Barriers to adoption still have to come down. Departmental 'ownership' of servers or other resources has to give way to an acceptance that IT can be delivered as an on-tap, utility service, available in whatever quantity the business unit requires - no matter whether the power to do so is coming from internal or external resources.

Applications also need to change their structure. Part of the issue of flexibility is that organisations have not been able to adapt their applications to match their rapidly changing business processes. The service-oriented architecture is designed to tackle that by breaking applications into small, discrete modules and assembling and re-assembling application services to support changing requirements.

While it may take some time for organisations to bring their applications into an SOA environment, the software for creating a virtualised view of the pooled resources and for provisioning resources to meet application needs is largely there.

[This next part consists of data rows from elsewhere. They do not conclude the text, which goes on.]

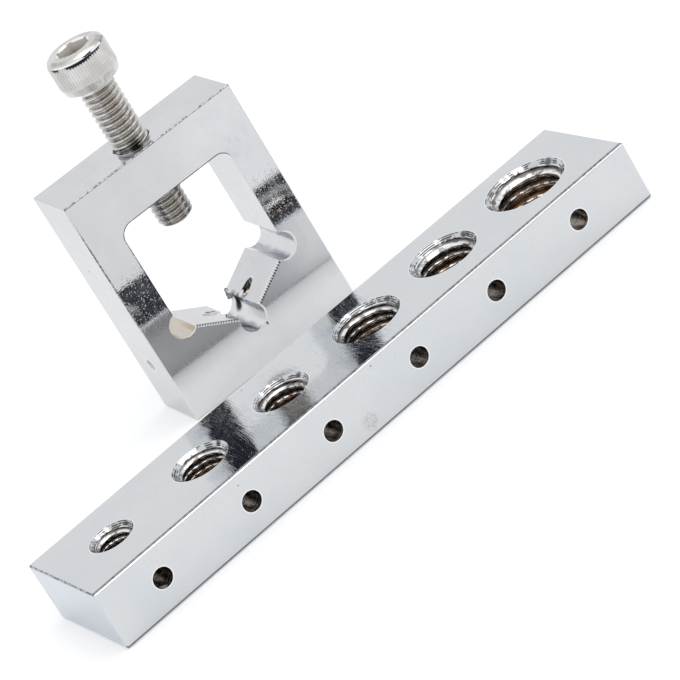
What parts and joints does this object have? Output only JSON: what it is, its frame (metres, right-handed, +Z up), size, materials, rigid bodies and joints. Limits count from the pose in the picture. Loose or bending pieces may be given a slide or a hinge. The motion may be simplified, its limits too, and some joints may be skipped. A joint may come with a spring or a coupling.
{
  "type": "bolt drilling jig",
  "caption": "Plated steel jig for drilling wire holes in bolts: a bar with threaded holes met by drill guide holes, and a window block whose V seat clamps a hexagon head under a socket screw",
  "frame": {"origin": "centre of the set's overall box, on the flat surface that the bar and the block stand on", "axes": "+X along the drill bar from its smallest threaded hole to its largest, +Y from the bar's guide hole face towards the clamp block, +Z up"},
  "size_m": [0.105, 0.0534, 0.0579],
  "materials": {
    "plated_bar": "polished plating",
    "plated_block": "polished plating",
    "screw_steel": "satin"
  },
  "bodies": {
    "bar": {"drill_bar": "plated_bar"},
    "block": {"clamp_block": "plated_block"},
    "screw": {"clamp_screw": "screw_steel"}
  },
  "joints": [
    {"name": "block_lift", "type": "slide", "parent": "bar", "child": "block", "axis": [0, 0, 1], "range_m": [0, 0.06]},
    {"name": "screw_travel", "type": "slide", "parent": "block", "child": "screw", "axis": [0, 0, 1], "range_m": [-0.0113, 0.0064]}
  ]
}
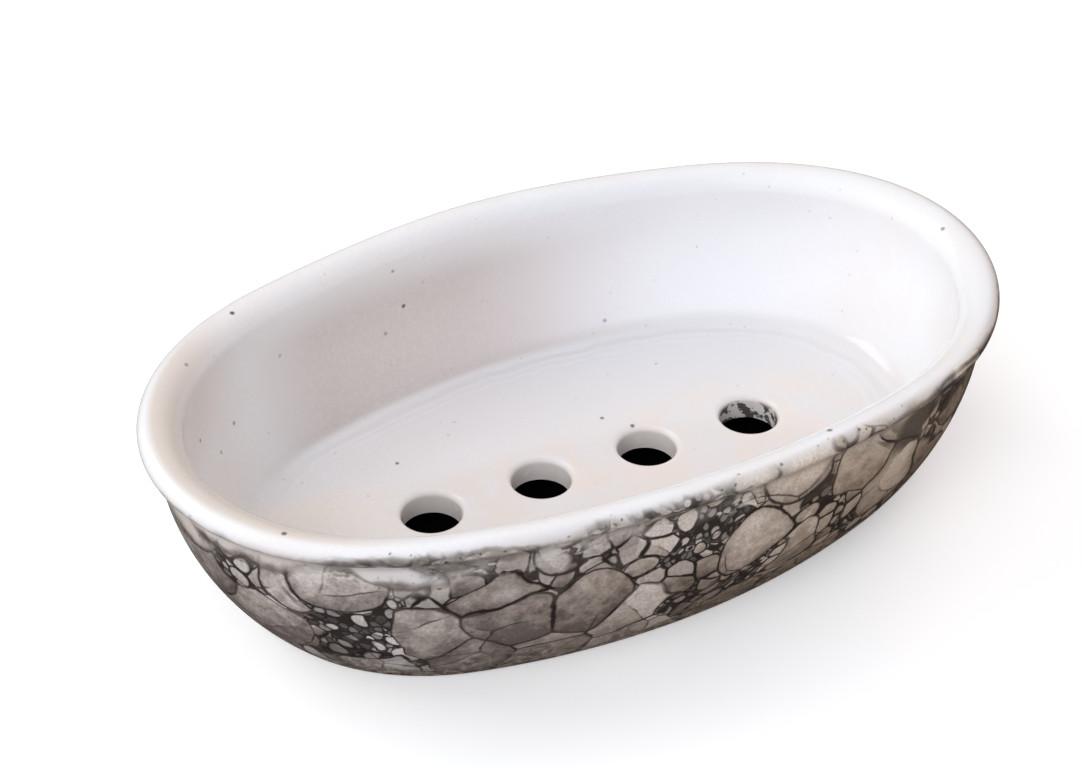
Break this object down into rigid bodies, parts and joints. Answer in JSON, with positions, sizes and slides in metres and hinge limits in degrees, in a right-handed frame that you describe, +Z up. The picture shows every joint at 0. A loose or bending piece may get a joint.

Virtualisation products from companies such as VMware provide a layer of abstraction between the computing, storage and networking hardware, and the software that runs on it. By moving applications to where they run most efficiently, VMware claims customers can push utilisation rates on Intel-based servers between 60% and 80%, up from 5% to 15% today. It also maintains that application movement can be dynamic, as provisioning times for new applications can be measured in tens of seconds rather than the days it would normally take to rehost an application on a new server.

There is little disagreement among IT executives of the desirability of a move to that kind of model, where application resources are provided when they are needed and in a sufficient - and efficient - quantity. For now, many are working on what some regard as a prerequisites for utility IT, the consolidation of distributed resources into fewer, larger data centres; many of the same organisations are packing out these data centres with blade servers with a view to creating a grid architecture; and almost all are building an SOA.

The upshot will be profound for the structure of the IT industry. In the short-term, it simply means the more efficient use of technology. But few doubt that this is the first step on the road to utility computing, where commodity IT capacity will be generated and delivered by external IT powerstations or collaborative grids rather than by stand-alone IT departments.

Whatever the shape and however long that takes, IT is destined to progressively lose its reputation for inflexibility.